Repeat every line below exactly, word for word.

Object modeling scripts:
####

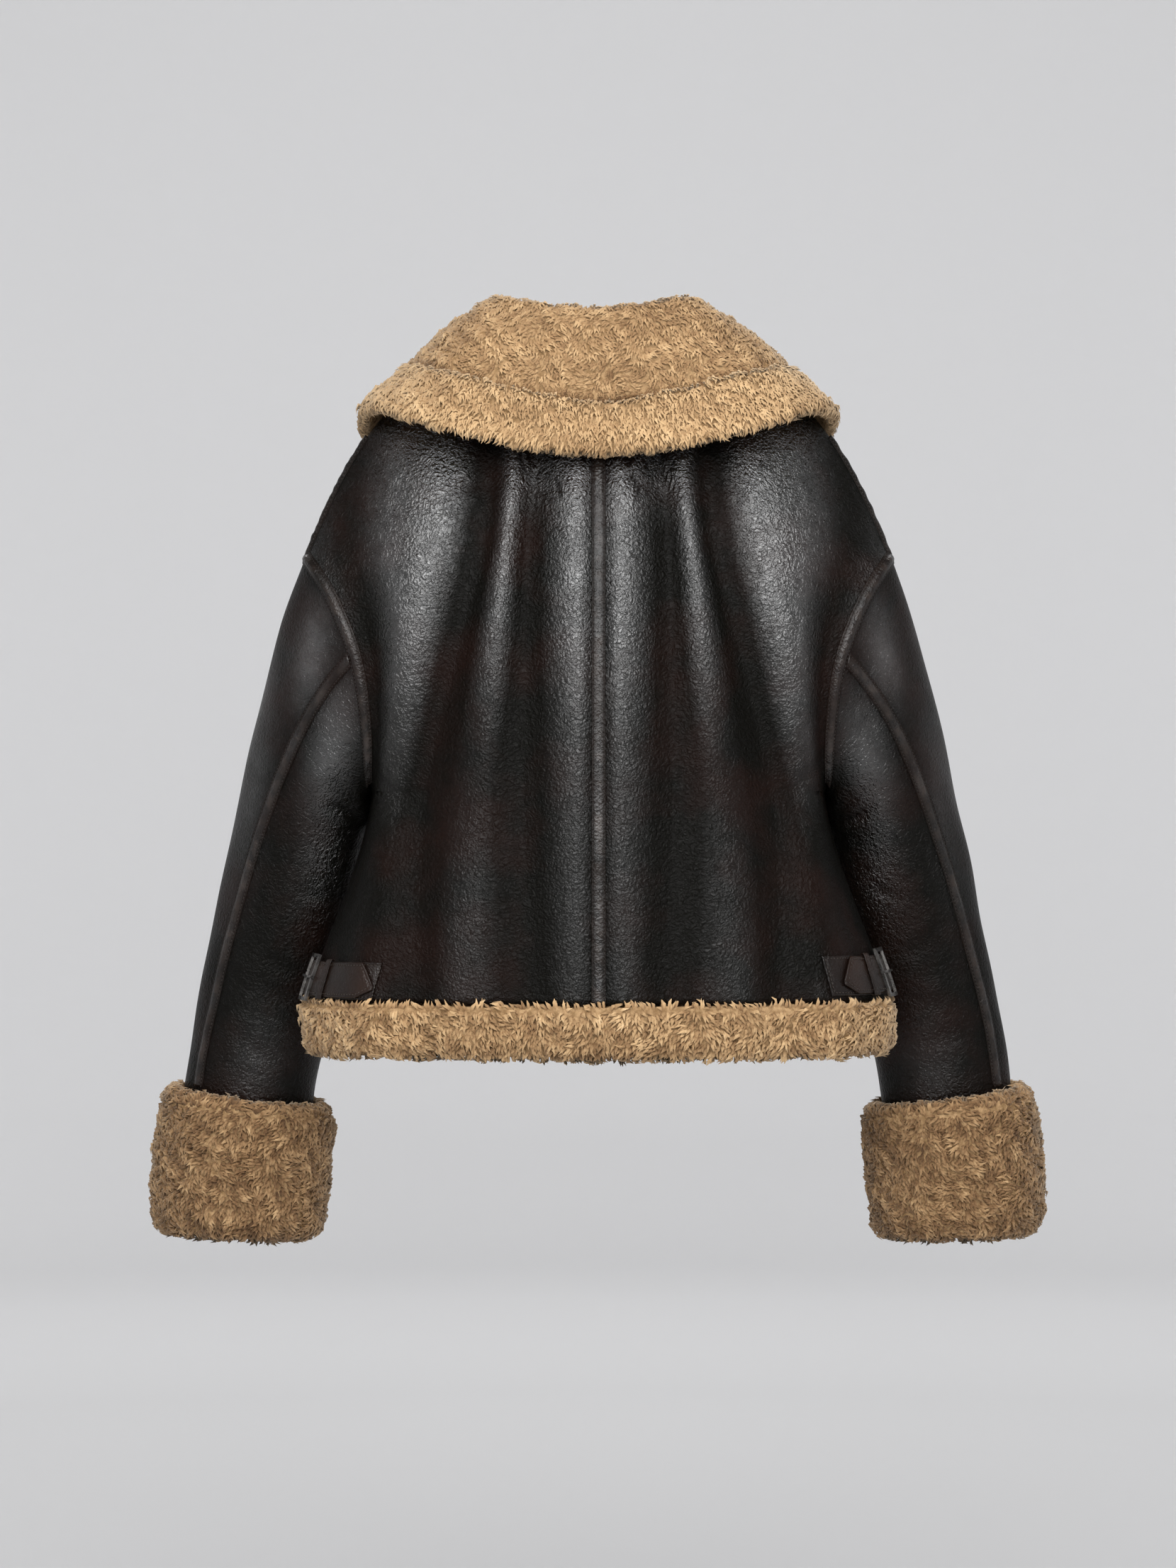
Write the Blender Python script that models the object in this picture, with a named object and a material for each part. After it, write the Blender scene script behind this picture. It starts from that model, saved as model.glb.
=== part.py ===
"""Cropped leather aviator jacket, shearling lined, filled out as if worn, seen best from behind.

Metres, +Z up. The origin is where the wearer's shoulders hold the jacket: midway between the two
neck points of the shoulder seams. The jacket's back faces -Y and its front faces +Y.
Every cloth piece is a wall between two grids of points, worked out from the sizes and tables below.
"""

import math

import bmesh
import bpy
import numpy as np

# General sizes
WALL = 0.004  # leather with its short pile
WALL_AT_COLLAR = 0.002  # without the pile, in the neck seam
SEAM_GAP = 0.0003
SIDES = {"left": -1.0, "right": 1.0}

# Torso heights: hem edge of the leather, armpit, armhole top, and the neck at the centre
HEM_Z = -0.5335
ARMPIT_Z = -0.361
TIP_Z = -0.163
NECK_Z = {"back": -0.018, "front": -0.075}
NECK_POWER = {"back": 2.0, "front": 1.5}  # how the neckline falls from the shoulder seam
ARMPIT_T = 0.34  # share of the panel's height that lies below the armpit

# Torso widths
TIP_X = 0.246
NECK_COLUMNS = 6
SHOULDER_COLUMNS = {"back": 22, "front": 11}
NECK_S = 3 / 14  # share of the top edge that is neckline, the rest is shoulder seam
NECK_HALF = TIP_X * math.sin(NECK_S * math.pi / 2)
SHOULDER_POWER = 2.62  # how the shoulder line falls away, from the photo's outline
FLATNESS = 0.8  # under 1 makes the sections flatter than an ellipse
ROUNDING = 4.0  # how late the panel turns over the shoulder
CROWN = 0.007  # how far the front stands over the shoulder seam

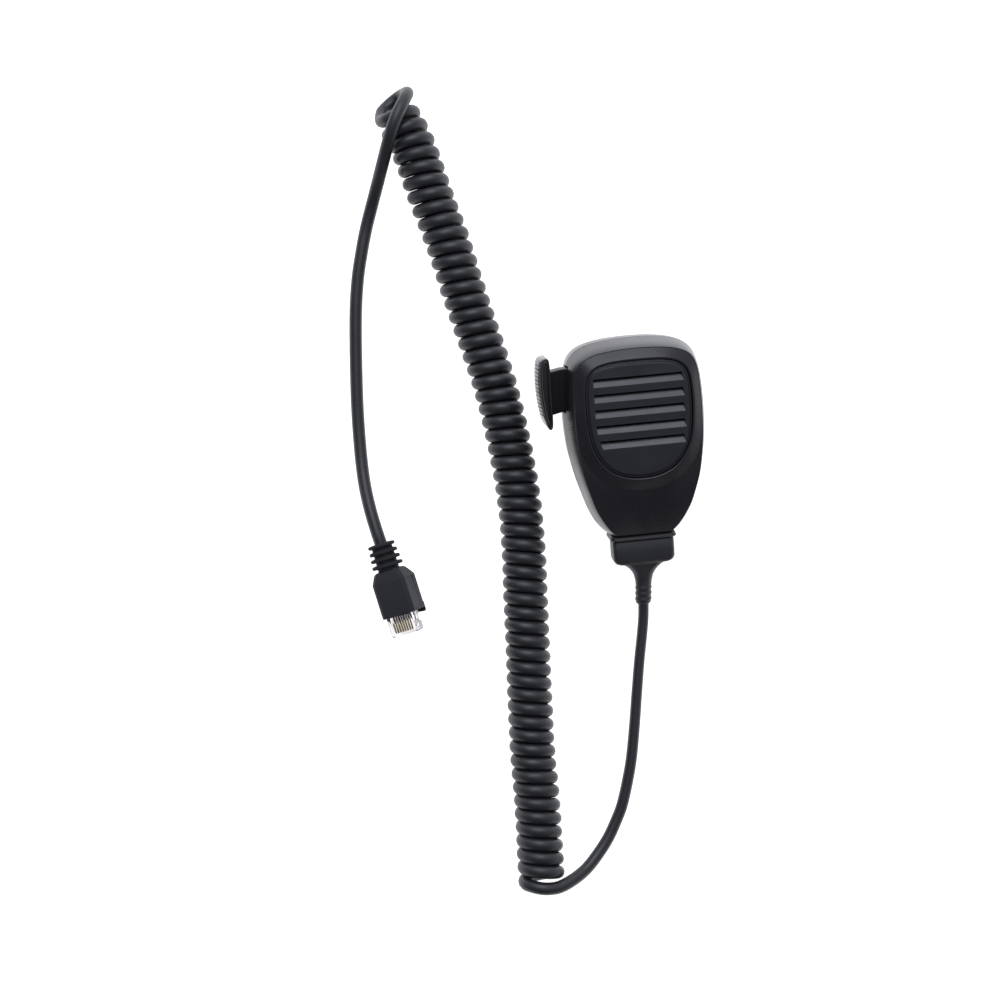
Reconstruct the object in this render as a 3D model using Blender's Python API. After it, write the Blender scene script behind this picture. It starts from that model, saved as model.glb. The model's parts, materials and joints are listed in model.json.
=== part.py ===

####

WRITTEN ANSWER:
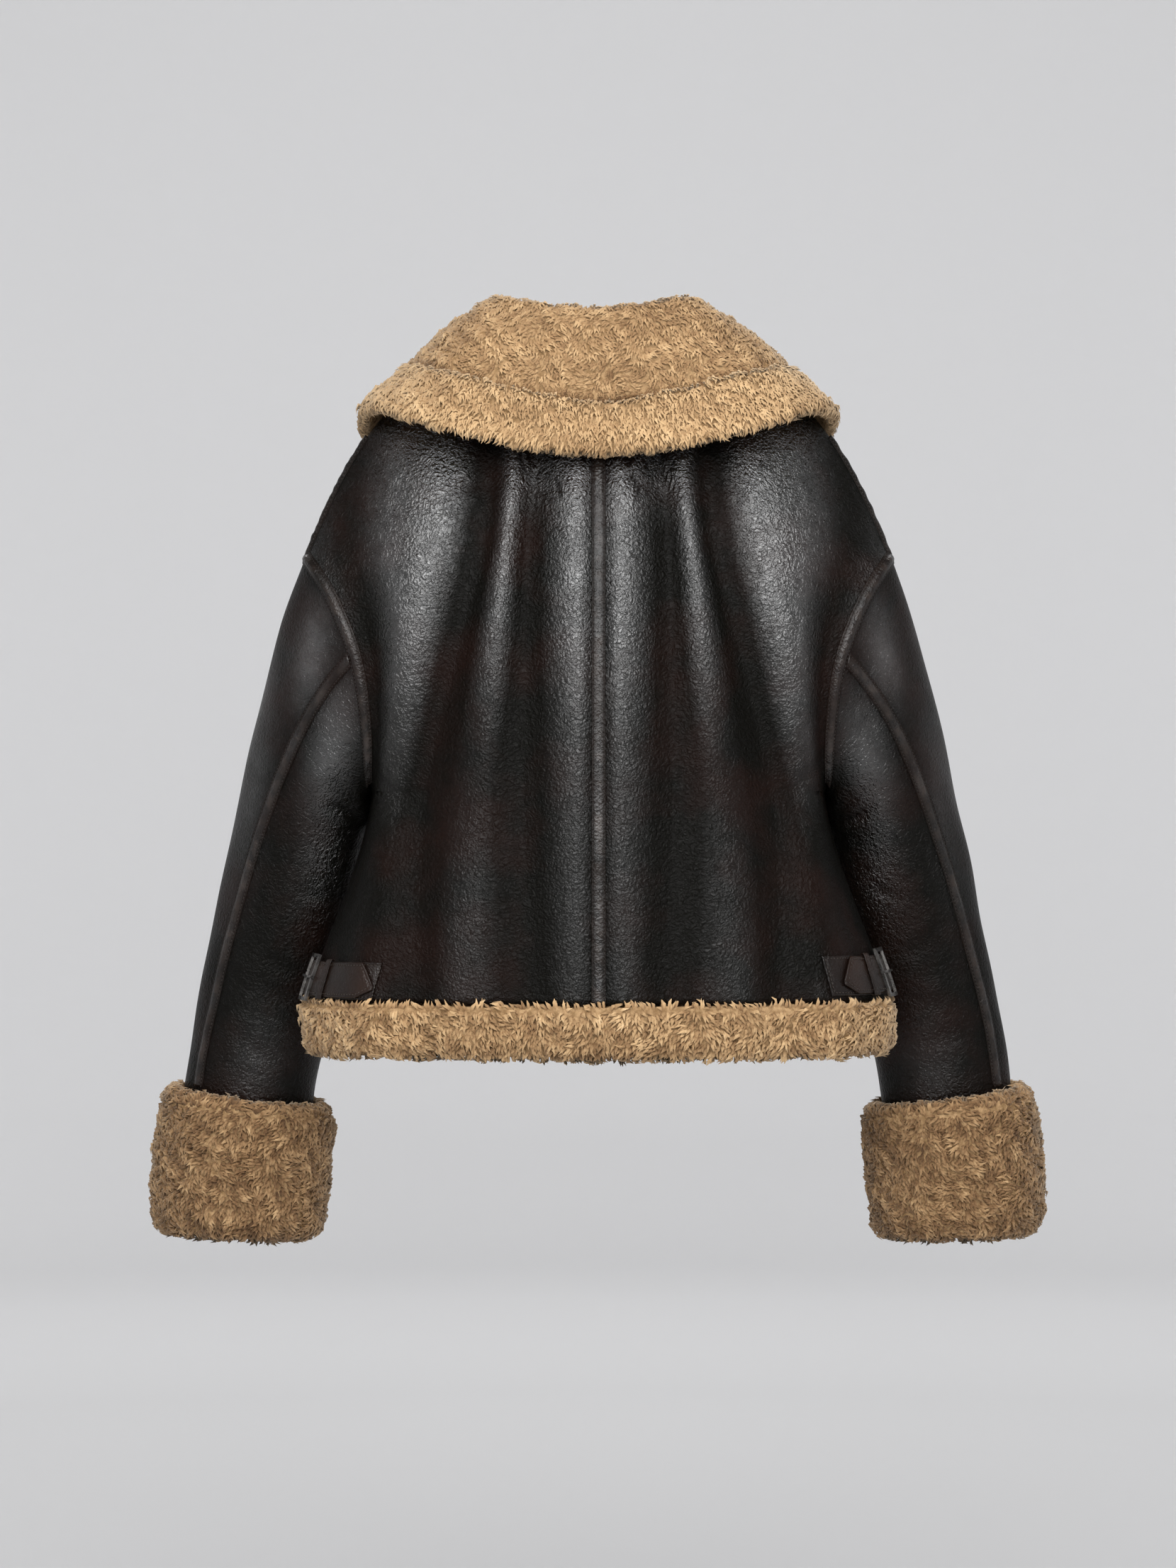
Write the Blender Python script that models the object in this picture, with a named object and a material for each part. After it, write the Blender scene script behind this picture. It starts from that model, saved as model.glb.
=== part.py ===
"""Cropped leather aviator jacket, shearling lined, filled out as if worn, seen best from behind.

Metres, +Z up. The origin is where the wearer's shoulders hold the jacket: midway between the two
neck points of the shoulder seams. The jacket's back faces -Y and its front faces +Y.
Every cloth piece is a wall between two grids of points, worked out from the sizes and tables below.
"""

import math

import bmesh
import bpy
import numpy as np

# General sizes
WALL = 0.004  # leather with its short pile
WALL_AT_COLLAR = 0.002  # without the pile, in the neck seam
SEAM_GAP = 0.0003
SIDES = {"left": -1.0, "right": 1.0}

# Torso heights: hem edge of the leather, armpit, armhole top, and the neck at the centre
HEM_Z = -0.5335
ARMPIT_Z = -0.361
TIP_Z = -0.163
NECK_Z = {"back": -0.018, "front": -0.075}
NECK_POWER = {"back": 2.0, "front": 1.5}  # how the neckline falls from the shoulder seam
ARMPIT_T = 0.34  # share of the panel's height that lies below the armpit

# Torso widths
TIP_X = 0.246
NECK_COLUMNS = 6
SHOULDER_COLUMNS = {"back": 22, "front": 11}
NECK_S = 3 / 14  # share of the top edge that is neckline, the rest is shoulder seam
NECK_HALF = TIP_X * math.sin(NECK_S * math.pi / 2)
SHOULDER_POWER = 2.62  # how the shoulder line falls away, from the photo's outline
FLATNESS = 0.8  # under 1 makes the sections flatter than an ellipse
ROUNDING = 4.0  # how late the panel turns over the shoulder
CROWN = 0.007  # how far the front stands over the shoulder seam

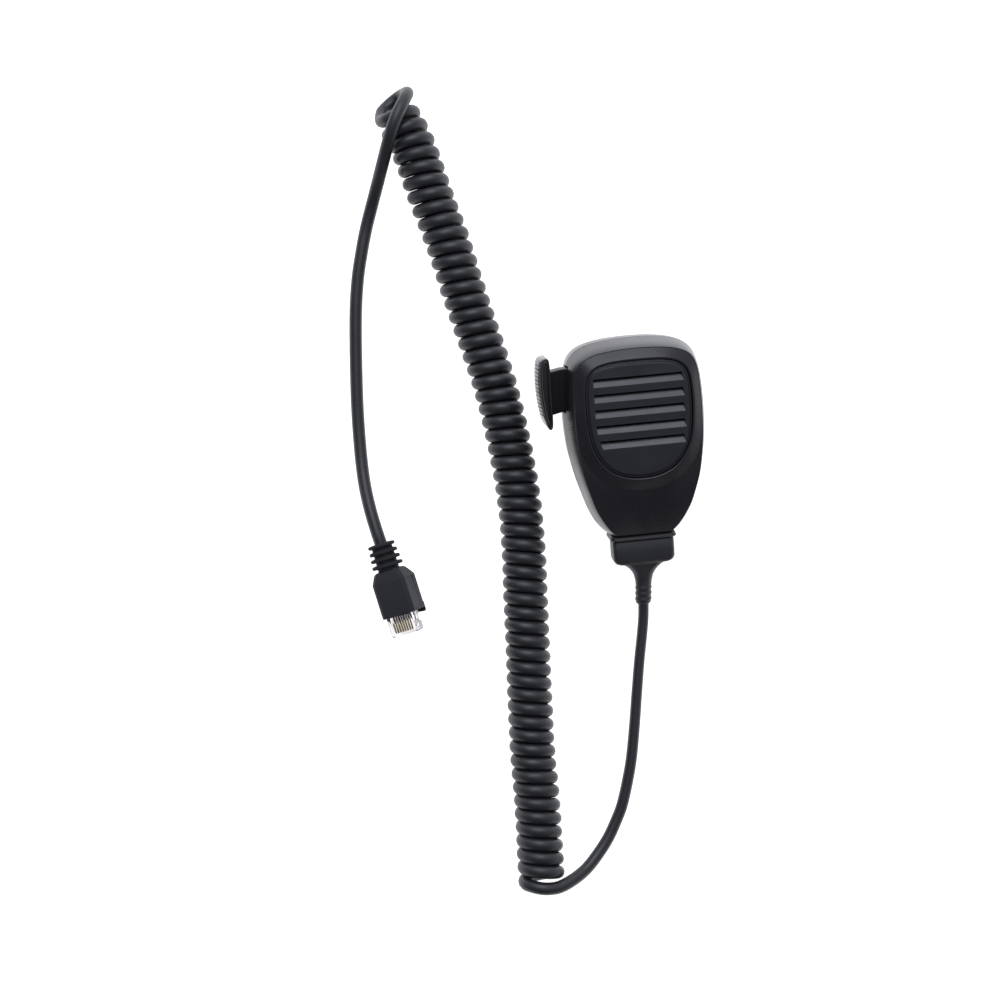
Reconstruct the object in this render as a 3D model using Blender's Python API. After it, write the Blender scene script behind this picture. It starts from that model, saved as model.glb. The model's parts, materials and joints are listed in model.json.
=== part.py ===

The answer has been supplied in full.